Since the United States was a partner with Ethiopia, it is the only country that can order Ethiopia to leave Somalia. Ethiopian troops are not filling a security vacuum; they are a source of destabilization. Ethiopian occupation must end as soon as possible.

The peoples of Liberia and Sierra Leone experienced meaningful peace when Charles Taylor, Liberia’s warlord president, and Foday Sankoh, Sierra Leone’s warlord , were removed from the peace process. Somalia is no different. Rewarding warlords will not bring peace to the Somali people. These individuals committed heinous crimes and they are not interested in peace or democracy — all of the warlords that UIC expelled are back. The United States should help in establishing a commission of international inquiry that investigates the Somalia war crimes.

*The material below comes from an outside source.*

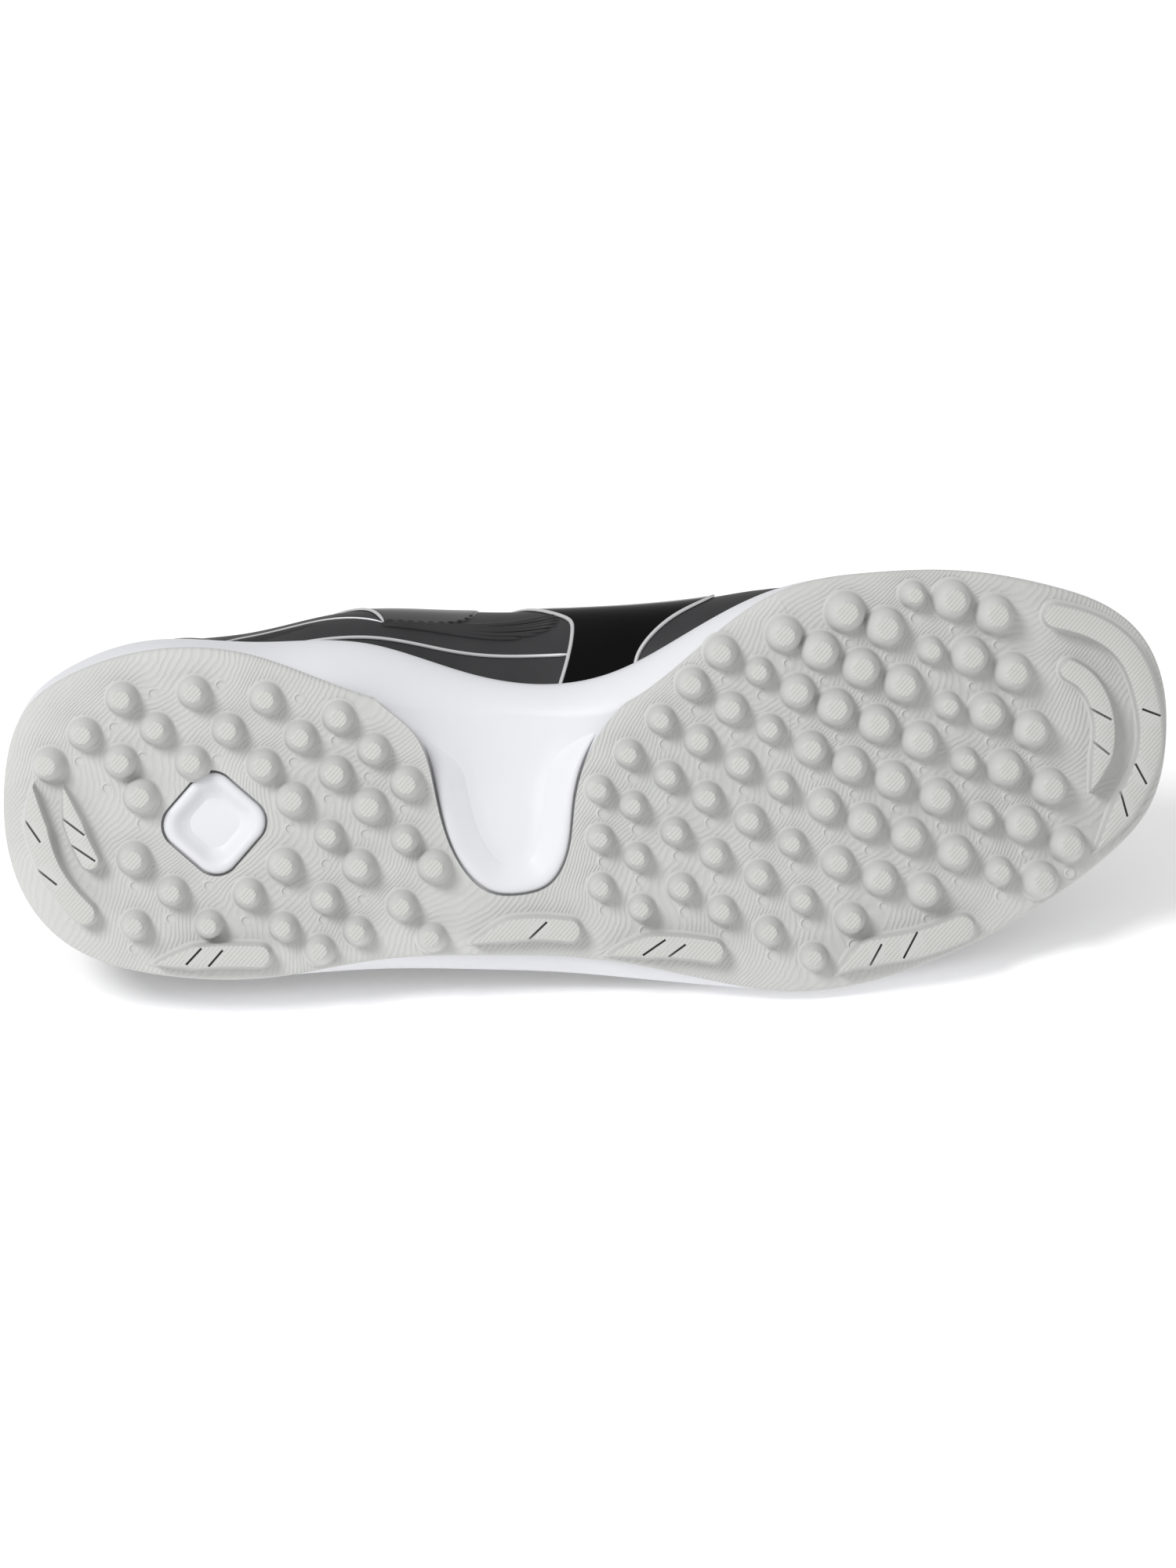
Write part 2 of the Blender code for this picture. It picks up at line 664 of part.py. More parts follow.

As State Department officials stated many times, the Bush administration understands the need for a genuine peace process in Somalia. But it has to act. Instead of endorsing the so-called congress in Mogadishu — a convention for the Ethiopian proxies — Washington should encourage and support Saudi Arabia’s proposed peace conference.

The Saudi g overnment has helped mediate similar conflicts in Lebanon and the Palestinian territories. Moreover, most Somalis consider it a neutral country and it has a close relationship with Washington. It can also influence the Islamist groups as they are indispensable for ending the conflict.

The war on terrorism has narrow focus and therefore it has to be separated from Ethiopia’s geopolitical interests and Somali warlords’ human rights atrocities. Associating with these two hated actors will further alienate the Somali people, on whose support, as the International Crisis Group said, the success of the war on terror policy will depend in the long run.

The United can play a leading and constructive role in building durable peace in Somalia if it identifies with the aspirations of the Somali people: that is, removing the Ethiopians, controlling the warlords, and initiating a genuine Somali-owned peace process.